For Italian nationalists safe on the other side of the Piave, the multiple identity of the occupying force proved its wickedness. One journalist wrote of ‘heterogeneous masses’ of ‘Germans, Austrians, Bulgarians, even the lurid Turks set foot on that sacred ground’. She meant the befezzed troops from Bosnia and Herzegovina, many of them Muslim by confession. One of these ‘lurid Turks’ was Pero Blašković who, though not a Muslim, wore the fez as the emblem of his beloved regiment. Compared to his native land, Friuli and the Veneto were highly developed, and the handsome towns, rich countryside and dignified people impressed him. He enthused about the fine straight edges of the fields, with wheat and rice, vineyards and mulberry groves, separated by tidy ditches, neat as a chessboard. Even the military graveyard at Redipuglia, near Gorizia, was evidence of ‘the high level of Italian culture’. The Austrians were ‘literally starving’ when they arrived in this ‘blessed land’; even so, Blašković deplored the scale of pillage, with everyone ‘from the commanding officers to the chauffeurs’ stealing whatever could be grabbed, ripped out or dismantled. Everything that could be melted down for munitions, from factory plant to church bells, was sent to Austria and Germany.
Boroević’s regime could not seal the area against Italian propaganda,
1
which naturally portrayed the invasion as a primeval nightmare of rape and pillage, like the Germans in Belgium or – a local legend of mindless atrocity – the ancient Huns in Friuli (where Attila had sacked Aquileia in ad 452).

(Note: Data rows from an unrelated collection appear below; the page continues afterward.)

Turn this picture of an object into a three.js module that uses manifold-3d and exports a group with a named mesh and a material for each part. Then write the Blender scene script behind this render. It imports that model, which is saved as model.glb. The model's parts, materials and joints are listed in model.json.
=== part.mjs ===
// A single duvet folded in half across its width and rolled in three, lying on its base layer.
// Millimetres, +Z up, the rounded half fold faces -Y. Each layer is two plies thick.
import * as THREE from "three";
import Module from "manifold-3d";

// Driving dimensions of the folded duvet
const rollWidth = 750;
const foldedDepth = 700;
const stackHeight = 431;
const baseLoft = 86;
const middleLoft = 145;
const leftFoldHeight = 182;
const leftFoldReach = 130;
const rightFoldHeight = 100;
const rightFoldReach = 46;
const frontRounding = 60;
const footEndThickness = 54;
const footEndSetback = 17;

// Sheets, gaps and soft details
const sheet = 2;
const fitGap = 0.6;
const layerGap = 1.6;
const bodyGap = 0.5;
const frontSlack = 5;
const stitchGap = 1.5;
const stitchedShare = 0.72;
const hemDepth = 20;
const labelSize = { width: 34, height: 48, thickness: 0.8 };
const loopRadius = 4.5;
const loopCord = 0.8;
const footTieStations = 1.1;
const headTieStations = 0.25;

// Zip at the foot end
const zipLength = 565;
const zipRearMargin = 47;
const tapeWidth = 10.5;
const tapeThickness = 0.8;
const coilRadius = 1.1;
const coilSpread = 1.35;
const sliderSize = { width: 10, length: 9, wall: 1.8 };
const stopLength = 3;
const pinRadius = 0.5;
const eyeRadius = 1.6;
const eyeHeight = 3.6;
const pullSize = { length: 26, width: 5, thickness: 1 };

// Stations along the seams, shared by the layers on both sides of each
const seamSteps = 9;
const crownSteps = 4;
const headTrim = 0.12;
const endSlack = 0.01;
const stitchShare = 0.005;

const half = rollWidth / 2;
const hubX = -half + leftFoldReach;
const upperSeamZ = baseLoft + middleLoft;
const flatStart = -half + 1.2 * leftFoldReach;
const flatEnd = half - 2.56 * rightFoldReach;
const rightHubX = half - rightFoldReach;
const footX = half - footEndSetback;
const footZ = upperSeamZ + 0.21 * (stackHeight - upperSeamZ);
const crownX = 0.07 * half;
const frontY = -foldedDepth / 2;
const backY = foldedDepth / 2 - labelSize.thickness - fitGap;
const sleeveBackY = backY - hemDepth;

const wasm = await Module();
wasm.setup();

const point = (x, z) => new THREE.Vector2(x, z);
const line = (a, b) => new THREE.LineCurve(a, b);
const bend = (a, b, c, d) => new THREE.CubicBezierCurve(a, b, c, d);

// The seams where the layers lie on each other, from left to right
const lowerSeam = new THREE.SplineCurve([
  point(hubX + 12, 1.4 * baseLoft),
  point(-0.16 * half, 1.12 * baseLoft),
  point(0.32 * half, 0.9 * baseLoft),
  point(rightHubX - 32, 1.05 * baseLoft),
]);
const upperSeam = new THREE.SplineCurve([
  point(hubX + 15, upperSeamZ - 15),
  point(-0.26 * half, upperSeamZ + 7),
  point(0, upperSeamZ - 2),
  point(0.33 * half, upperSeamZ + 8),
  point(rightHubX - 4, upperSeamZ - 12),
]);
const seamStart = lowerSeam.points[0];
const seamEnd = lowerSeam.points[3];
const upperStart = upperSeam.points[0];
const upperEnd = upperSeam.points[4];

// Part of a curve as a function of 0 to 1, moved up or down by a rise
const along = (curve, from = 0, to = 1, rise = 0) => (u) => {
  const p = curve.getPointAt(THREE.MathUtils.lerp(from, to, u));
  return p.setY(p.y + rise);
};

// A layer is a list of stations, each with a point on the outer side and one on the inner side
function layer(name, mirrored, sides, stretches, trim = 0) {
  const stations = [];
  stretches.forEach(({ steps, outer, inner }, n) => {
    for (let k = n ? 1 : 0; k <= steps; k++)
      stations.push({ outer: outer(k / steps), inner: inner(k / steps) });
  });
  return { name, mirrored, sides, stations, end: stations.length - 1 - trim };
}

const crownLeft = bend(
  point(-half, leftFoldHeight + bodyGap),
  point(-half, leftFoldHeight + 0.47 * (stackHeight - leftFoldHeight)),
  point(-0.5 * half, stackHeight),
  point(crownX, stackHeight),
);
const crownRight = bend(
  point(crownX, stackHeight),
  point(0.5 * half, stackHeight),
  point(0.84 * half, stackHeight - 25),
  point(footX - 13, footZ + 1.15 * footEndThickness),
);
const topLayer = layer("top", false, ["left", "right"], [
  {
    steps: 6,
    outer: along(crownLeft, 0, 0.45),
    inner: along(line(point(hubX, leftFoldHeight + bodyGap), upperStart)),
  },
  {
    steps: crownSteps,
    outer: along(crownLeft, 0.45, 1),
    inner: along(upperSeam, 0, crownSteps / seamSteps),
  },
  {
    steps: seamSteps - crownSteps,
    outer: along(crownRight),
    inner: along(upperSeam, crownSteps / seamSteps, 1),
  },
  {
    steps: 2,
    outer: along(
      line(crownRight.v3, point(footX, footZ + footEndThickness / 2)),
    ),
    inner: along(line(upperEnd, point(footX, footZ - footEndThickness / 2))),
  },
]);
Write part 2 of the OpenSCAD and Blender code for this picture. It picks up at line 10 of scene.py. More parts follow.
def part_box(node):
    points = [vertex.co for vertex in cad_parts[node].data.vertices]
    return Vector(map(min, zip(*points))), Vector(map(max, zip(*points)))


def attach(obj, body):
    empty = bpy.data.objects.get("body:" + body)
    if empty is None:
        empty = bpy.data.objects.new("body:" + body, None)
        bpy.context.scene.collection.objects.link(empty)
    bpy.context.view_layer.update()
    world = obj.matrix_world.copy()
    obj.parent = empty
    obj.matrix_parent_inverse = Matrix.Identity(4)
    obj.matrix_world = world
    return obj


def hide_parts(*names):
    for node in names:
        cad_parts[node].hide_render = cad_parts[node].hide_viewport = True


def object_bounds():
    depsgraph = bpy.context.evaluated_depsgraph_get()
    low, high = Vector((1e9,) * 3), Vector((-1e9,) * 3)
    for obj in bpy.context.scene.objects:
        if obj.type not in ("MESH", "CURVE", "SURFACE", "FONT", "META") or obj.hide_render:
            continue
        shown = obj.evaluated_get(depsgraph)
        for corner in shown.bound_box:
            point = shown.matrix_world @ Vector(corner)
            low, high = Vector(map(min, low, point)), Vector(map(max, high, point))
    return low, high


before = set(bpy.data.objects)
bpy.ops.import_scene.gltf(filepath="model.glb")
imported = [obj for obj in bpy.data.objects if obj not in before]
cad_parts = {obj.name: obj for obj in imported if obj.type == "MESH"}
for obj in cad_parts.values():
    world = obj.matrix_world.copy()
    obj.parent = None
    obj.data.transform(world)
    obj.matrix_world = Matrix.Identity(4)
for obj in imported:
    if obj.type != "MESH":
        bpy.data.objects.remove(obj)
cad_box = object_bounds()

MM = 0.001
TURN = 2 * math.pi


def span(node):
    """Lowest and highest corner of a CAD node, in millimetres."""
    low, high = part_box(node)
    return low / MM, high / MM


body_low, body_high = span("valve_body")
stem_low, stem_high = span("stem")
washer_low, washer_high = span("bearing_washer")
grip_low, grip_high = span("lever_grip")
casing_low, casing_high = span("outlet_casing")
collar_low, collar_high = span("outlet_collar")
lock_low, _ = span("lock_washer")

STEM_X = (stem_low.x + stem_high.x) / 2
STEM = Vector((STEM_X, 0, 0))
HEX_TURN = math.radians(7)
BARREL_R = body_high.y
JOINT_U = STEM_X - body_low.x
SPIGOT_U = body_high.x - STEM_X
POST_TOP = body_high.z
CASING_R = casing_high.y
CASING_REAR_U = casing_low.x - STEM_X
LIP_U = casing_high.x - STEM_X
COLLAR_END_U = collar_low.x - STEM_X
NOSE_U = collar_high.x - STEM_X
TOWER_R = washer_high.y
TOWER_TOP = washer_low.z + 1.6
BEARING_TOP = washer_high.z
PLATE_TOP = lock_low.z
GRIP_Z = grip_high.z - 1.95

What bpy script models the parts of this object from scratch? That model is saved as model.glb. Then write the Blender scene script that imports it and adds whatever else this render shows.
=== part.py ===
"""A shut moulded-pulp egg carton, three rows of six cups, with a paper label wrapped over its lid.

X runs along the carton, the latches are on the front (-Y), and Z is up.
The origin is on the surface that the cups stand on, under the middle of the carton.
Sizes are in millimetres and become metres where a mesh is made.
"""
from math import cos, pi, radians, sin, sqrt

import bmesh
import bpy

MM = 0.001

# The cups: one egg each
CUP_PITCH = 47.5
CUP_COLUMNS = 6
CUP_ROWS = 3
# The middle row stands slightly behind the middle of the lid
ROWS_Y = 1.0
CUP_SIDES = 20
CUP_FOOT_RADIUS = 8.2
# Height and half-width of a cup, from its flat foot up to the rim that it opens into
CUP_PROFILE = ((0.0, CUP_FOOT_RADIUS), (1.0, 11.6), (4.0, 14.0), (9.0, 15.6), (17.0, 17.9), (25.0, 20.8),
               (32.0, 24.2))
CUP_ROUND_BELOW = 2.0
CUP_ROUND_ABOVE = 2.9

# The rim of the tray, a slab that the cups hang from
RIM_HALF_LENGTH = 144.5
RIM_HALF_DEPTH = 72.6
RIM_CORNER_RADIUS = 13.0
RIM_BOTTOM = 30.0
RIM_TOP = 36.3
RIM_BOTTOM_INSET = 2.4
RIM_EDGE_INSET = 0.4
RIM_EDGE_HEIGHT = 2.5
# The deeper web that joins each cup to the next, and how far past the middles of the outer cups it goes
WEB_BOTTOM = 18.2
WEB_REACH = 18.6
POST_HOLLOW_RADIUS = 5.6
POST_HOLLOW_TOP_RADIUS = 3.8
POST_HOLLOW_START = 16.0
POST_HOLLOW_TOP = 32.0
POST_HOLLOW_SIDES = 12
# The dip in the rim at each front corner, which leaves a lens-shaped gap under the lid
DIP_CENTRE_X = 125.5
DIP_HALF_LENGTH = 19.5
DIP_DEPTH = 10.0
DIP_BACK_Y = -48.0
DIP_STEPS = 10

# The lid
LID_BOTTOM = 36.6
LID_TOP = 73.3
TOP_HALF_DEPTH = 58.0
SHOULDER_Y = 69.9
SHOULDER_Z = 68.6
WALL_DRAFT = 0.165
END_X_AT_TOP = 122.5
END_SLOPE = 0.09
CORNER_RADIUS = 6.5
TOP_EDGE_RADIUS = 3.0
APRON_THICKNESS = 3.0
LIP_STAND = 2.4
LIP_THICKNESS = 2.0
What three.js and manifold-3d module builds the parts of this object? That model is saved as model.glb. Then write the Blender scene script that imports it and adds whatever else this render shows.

Trench newspapers focused the soldiers’ minds on images of ‘the barbarian violating the women of Italy’, married women dishonoured beside the corpses of their husbands, girls throwing themselves out of windows rather than submit. ‘Protect them, soldier of Italy, for if you give way, your wife too will be defiled.’ Postcards and posters conveyed the same frightful message, which had an added charge because Italian pro-war images of ‘Italia’ had from the start been ‘very erotic’, portrayed as ‘a young, soft, rather sad girl’.